◆ Goal of the exercise ◆
A precise retyping is required of every line from the one containing "hollow of the branch and of its neck" down to the one containing "bpy.data.objects.remove(obj)", both included, and of no other line.

◆ Collected data ◆
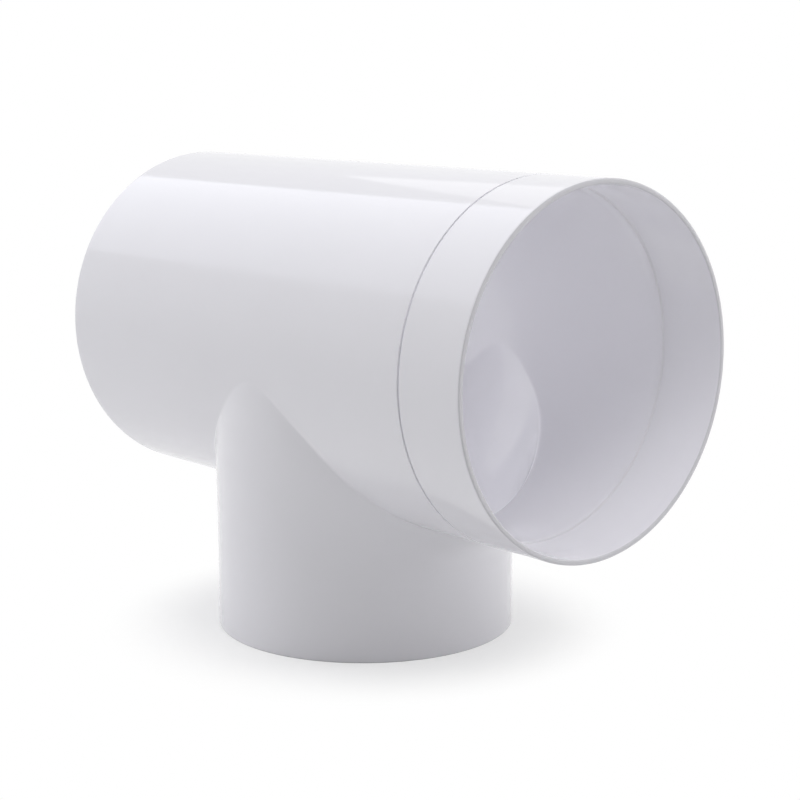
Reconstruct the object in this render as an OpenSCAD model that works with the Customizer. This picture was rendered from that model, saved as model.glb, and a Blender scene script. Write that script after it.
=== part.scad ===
// Round duct tee, moulded in one piece.
// A straight run has a socket at one end and a plain end at the other.
// A smaller branch stands below it. It swells and leans towards the socket
// as it rises into the run, and flares a little where it meets the run's underside.
// Origin: centre of the branch's open end, which the tee stands on.
// +X points out of the socket, +Z up through the branch into the run.

/* [Run] */
// Outside diameter of the run at its plain end, where a duct socket goes over it
run_d = 125; // [112:1:160]
// Wall of the run
run_wall = 2.5; // [2:0.1:4]
// From the branch's axis to the plain end
plain_reach = 98.5; // [85:0.5:180]
// From the branch's axis to the socket's mouth
socket_reach = 116.5; // [110:0.5:200]
// Height of the run's axis above the branch's open end
axis_height = 108; // [100:0.5:180]
// Length of the plain end that is true to size
spigot_length = 43; // [20:0.5:45]
// How much the body's radius grows from the plain end's size to the collar's, as moulding draft
body_draft = 0.15; // [0.05:0.05:0.4]

/* [Socket] */
// Depth of the socket, from its mouth to the shoulder that stops a duct
socket_depth = 25; // [10:0.5:35]
// Wall left round the socket
socket_wall = 1.95; // [1.2:0.05:1.95]
// From the mouth to the parting groove round the outside
groove_setback = 28; // [15:0.5:32]
// Width of the parting groove
groove_width = 0.8; // [0.4:0.1:1.5]
// Depth of the parting groove
groove_depth = 0.5; // [0.2:0.1:0.8]

/* [Branch] */
// Outside diameter of the branch
branch_d = 110; // [90:1:110]
// Wall of the branch and of its neck
branch_wall = 2.5; // [2:0.1:4]
// Straight length of the branch above its open end
branch_straight = 26; // [20:0.5:34]

/* [Neck] */
// How far the neck's side stays inside the run's side
neck_inset = 0.6; // [0.5:0.1:4]
// How far the neck leans towards the socket
neck_lean = 11; // [0:0.5:12]
// Height over which the branch swells into the neck
neck_rise = 60; // [40:0.5:64]
// How far the neck flares out where it meets the run under the socket
heel_reach = 5; // [0:0.5:6]
// Height over which it flares
heel_drop = 12; // [6:0.5:16]

/* [Edges] */
// Rounding of the three rims
rim_round = 0.6; // [0.2:0.1:0.7]

/* [Hidden] */
$fn = 180;
run_r = run_d / 2;
bore_r = run_r - run_wall;
collar_r = run_r + body_draft;
socket_r = collar_r - socket_wall;
branch_r = branch_d / 2;
neck_r = run_r - neck_inset;
// How far each cutter runs past the face that it opens
cut_over = 2;
// The swelling starts this much proud of the straight branch
swell_lap = 0.02;
swell_sides = 96;
swell_steps = 20;
// The larger this is, the narrower the flare under the socket
heel_focus = 8;
rim_facets = 32;

// A round bar that stands on its rounded end
module bar_end(r, length) {
    rotate_extrude() {
        square([r - rim_round, length]);
        translate([0, rim_round]) square([r, length - rim_round]);
        translate([r - rim_round, rim_round]) circle(rim_round, $fn = rim_facets);
    }
}

// Half section of what a bore takes out at its mouth, with the lip rounded.
// The mouth is at height zero and opens upwards.
module mouth_section(r, depth, round) {
    translate([0, -depth]) square([r, depth + cut_over]);
    difference() {
        translate([0, -round]) square([r + round, round + cut_over]);
        translate([r + round, -round]) circle(round, $fn = rim_facets);
    }
}

// Turns a shape that stands on its axis so that it points out of the socket
module along_run() {
    translate([0, 0, axis_height]) rotate([0, 90, 0]) children();
}

// Share of the full swelling at a fraction of its rise, level at both ends
function swell_ease(t) = (1 - cos(180 * t)) / 2;

// Height at which the neck's side meets the run, at an angle round the branch
function meet_height(a) = axis_height - sqrt(pow(run_r, 2) - pow(neck_r * sin(a), 2));

// What the flare adds under the socket, at an angle and a height
function heel(a, height) =
    let (rise = max(0, min(1, 1 + (height - meet_height(a)) / heel_drop)))
    heel_reach * pow(max(0, cos(a)), heel_focus) * pow(rise, 2);

// One ring of the swelling, at a height and a share of the full swelling
function swell_ring(height, share, inset, flare) =
    let (
        centre = neck_lean * share,
        side = branch_r + (neck_r - branch_r) * share - inset + swell_lap,
        r = side / cos(180 / swell_sides)
    )
    [for (i = [0:swell_sides - 1])
        let (a = 360 * i / swell_sides)
        [centre + r * cos(a) + flare * heel(a, height), r * sin(a), height]];

// The swelling of the branch, from its straight part up to the run's axis.
// The inset takes the wall off all round, for the inside of the neck, which has no flare.
module swelling(inset, flare) {
    rings = concat(
        [for (k = [0:swell_steps])
            let (t = k / swell_steps)
            swell_ring(branch_straight + neck_rise * t, swell_ease(t), inset, flare)],
        [swell_ring(axis_height, 1, inset, flare)]
    );
    points = [for (ring = rings) each ring];
    last = len(rings) - 1;
    sides = [for (k = [0:last - 1]) for (i = [0:swell_sides - 1])
        let (j = (i + 1) % swell_sides, low = k * swell_sides, high = low + swell_sides)
        each [[low + i, high + j, low + j], [low + i, high + i, high + j]]];
    foot = [for (i = [0:swell_sides - 1]) i];
    head = [for (i = [swell_sides - 1:-1:0]) last * swell_sides + i];
    polyhedron(points, concat(sides, [foot, head]));
}

// The run's outside, standing on its plain end: the plain end, the drafted body and the collar
module run_outside() {
    body_length = plain_reach + socket_reach - spigot_length - groove_setback;
    bar_end(run_r, spigot_length);
    translate([0, 0, spigot_length]) cylinder(h = body_length, r1 = run_r, r2 = collar_r);
    translate([0, 0, plain_reach + socket_reach]) mirror([0, 0, 1]) bar_end(collar_r, groove_setback);
}

// Everything inside the outer surface, with no hollow yet
module outside() {
    along_run() translate([0, 0, -plain_reach]) run_outside();
    bar_end(branch_r, branch_straight);
    swelling(0, 1);
}

// The hollow of the run, with the socket's wider mouth
module run_hollow() {
    translate([0, 0, -plain_reach]) mirror([0, 0, 1])
        rotate_extrude() mouth_section(bore_r, plain_reach, rim_round);
    cylinder(h = socket_reach - socket_depth, r = bore_r);
    translate([0, 0, socket_reach]) rotate_extrude() mouth_section(socket_r, socket_depth, rim_round);
}

// The hollow of the branch and of its neck
module branch_hollow() {
    mirror([0, 0, 1]) rotate_extrude() mouth_section(branch_r - branch_wall, branch_straight, rim_round);
    swelling(branch_wall, 0);
}

// The fine groove round the run that sets off the socket's collar
module parting_groove() {
    translate([0, 0, socket_reach - groove_setback]) difference() {
        cylinder(h = groove_width, r = collar_r + cut_over);
        translate([0, 0, -cut_over]) cylinder(h = groove_width + 2 * cut_over, r = collar_r - groove_depth);
    }
}

module tee_body() {
    color("#eeeef2") difference() {
        outside();
        along_run() run_hollow();
        branch_hollow();
        along_run() parting_groove();
    }
}

tee_body();
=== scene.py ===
import math
import bpy
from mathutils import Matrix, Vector


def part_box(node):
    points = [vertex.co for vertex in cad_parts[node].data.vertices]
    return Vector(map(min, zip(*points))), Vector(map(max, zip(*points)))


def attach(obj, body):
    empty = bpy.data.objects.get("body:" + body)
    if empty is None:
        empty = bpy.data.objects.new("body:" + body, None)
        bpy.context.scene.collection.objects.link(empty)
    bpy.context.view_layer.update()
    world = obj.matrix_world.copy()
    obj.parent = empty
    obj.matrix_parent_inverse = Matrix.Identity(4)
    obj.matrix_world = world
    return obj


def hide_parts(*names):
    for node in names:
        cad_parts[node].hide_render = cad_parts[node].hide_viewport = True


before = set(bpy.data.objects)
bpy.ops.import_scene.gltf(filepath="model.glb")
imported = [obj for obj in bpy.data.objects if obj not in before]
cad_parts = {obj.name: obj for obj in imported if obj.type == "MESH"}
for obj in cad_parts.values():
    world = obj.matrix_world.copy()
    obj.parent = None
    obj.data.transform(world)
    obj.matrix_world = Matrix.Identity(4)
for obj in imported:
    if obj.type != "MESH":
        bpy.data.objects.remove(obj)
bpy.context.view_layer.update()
mm = 0.001
fullTurn = 2 * math.pi

# The tee, in millimetres. Its reach both ways and its top come from the frame,
# and the rest repeats the solid's own sizes.
low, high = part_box("tee_body")
tee = {
    "plainReach": -low.x / mm,
    "socketReach": high.x / mm,
    "axisHeight": 108,
    "bodyDraft": 0.15,  # what the radius grows by between the plain end and the collar
    "spigotLength": 43,
    "runWall": 2.5,
    "socketWall": 1.95,
    "socketDepth": 25,
    "grooveSetback": 28,
    "grooveWidth": 0.8,
    "grooveDepth": 1.1,  # drawn deeper than the solid's, so that it shows as dark as the real one
    "branchRadius": 55,
    "branchWall": 2.5,
    "branchStraight": 26,
    "neckInset": 0.6,
    "neckLean": 11,
    "neckRise": 60,
    "heelReach": 5,  # the flare under the socket
    "heelDrop": 12,
    "heelFocus": 8,
    "rimRound": 0.6,
    "outerFillet": 1.0,  # along the curve where the branch meets the run
    "innerFillet": 1.2,
    "shoulderLead": 0.5,  # length over which the shoulder in the socket is rounded off
    "grooveLip": 0.1,  # how far the groove's edges are broken
    "grooveTaper": 0.06,  # what each side of the groove leans in by on the way down
}
tee["collarRadius"] = high.z / mm - tee["axisHeight"]
tee["runRadius"] = tee["collarRadius"] - tee["bodyDraft"]

# How finely the tee is drawn
grain = {
    "runSides": 256,
    "branchSides": 224,
    "leftRings": 26,
    "rightRings": 18,
    "neckRings": 30,
    "straightRings": 4,
    "filletSteps": 5,
    "shoulderSteps": 6,
    "rimSteps": 4,
    "crowding": 0.85,  # how much closer the lines along the run lie beside the neck than over the top
    "holding": 1.2,  # distance of the ring that holds a rim's shading, in millimetres
    "grooveHolding": 0.6,  # the same beside the groove
    "weld": 0.004,  # points that lie closer than this become one, in millimetres
    "level": 0.01,  # places that differ by less than this count as the same, in millimetres
    "halvings": 40,  # tries at the height of a point on the crease
    "nudge": 0.01,  # turn to each side for the crease's direction, in radians
    "softBelow": 32,  # edges that turn by less than this many degrees are shaded smooth
}


def clamp(value):
    return min(1, max(0, value))


def mix(a, b, share):
    return a + (b - a) * share


def outerRadius(x):
    start = tee["spigotLength"] - tee["plainReach"]
    end = tee["socketReach"] - tee["grooveSetback"]
    return tee["runRadius"] + tee["bodyDraft"] * clamp((x - start) / (end - start))


# The bore is the same all along; the socket stands off it by its step
def boreRadius(x):
    return tee["runRadius"] - tee["runWall"]


# A point on the run; turn is the angle from its lowest line
def onRun(x, turn, radius):
    return Vector((x, radius * math.sin(turn), tee["axisHeight"] - radius * math.cos(turn)))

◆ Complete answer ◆
// The hollow of the branch and of its neck
module branch_hollow() {
    mirror([0, 0, 1]) rotate_extrude() mouth_section(branch_r - branch_wall, branch_straight, rim_round);
    swelling(branch_wall, 0);
}

// The fine groove round the run that sets off the socket's collar
module parting_groove() {
    translate([0, 0, socket_reach - groove_setback]) difference() {
        cylinder(h = groove_width, r = collar_r + cut_over);
        translate([0, 0, -cut_over]) cylinder(h = groove_width + 2 * cut_over, r = collar_r - groove_depth);
    }
}

module tee_body() {
    color("#eeeef2") difference() {
        outside();
        along_run() run_hollow();
        branch_hollow();
        along_run() parting_groove();
    }
}

tee_body();
=== scene.py ===
import math
import bpy
from mathutils import Matrix, Vector


def part_box(node):
    points = [vertex.co for vertex in cad_parts[node].data.vertices]
    return Vector(map(min, zip(*points))), Vector(map(max, zip(*points)))


def attach(obj, body):
    empty = bpy.data.objects.get("body:" + body)
    if empty is None:
        empty = bpy.data.objects.new("body:" + body, None)
        bpy.context.scene.collection.objects.link(empty)
    bpy.context.view_layer.update()
    world = obj.matrix_world.copy()
    obj.parent = empty
    obj.matrix_parent_inverse = Matrix.Identity(4)
    obj.matrix_world = world
    return obj


def hide_parts(*names):
    for node in names:
        cad_parts[node].hide_render = cad_parts[node].hide_viewport = True


before = set(bpy.data.objects)
bpy.ops.import_scene.gltf(filepath="model.glb")
imported = [obj for obj in bpy.data.objects if obj not in before]
cad_parts = {obj.name: obj for obj in imported if obj.type == "MESH"}
for obj in cad_parts.values():
    world = obj.matrix_world.copy()
    obj.parent = None
    obj.data.transform(world)
    obj.matrix_world = Matrix.Identity(4)
for obj in imported:
    if obj.type != "MESH":
        bpy.data.objects.remove(obj)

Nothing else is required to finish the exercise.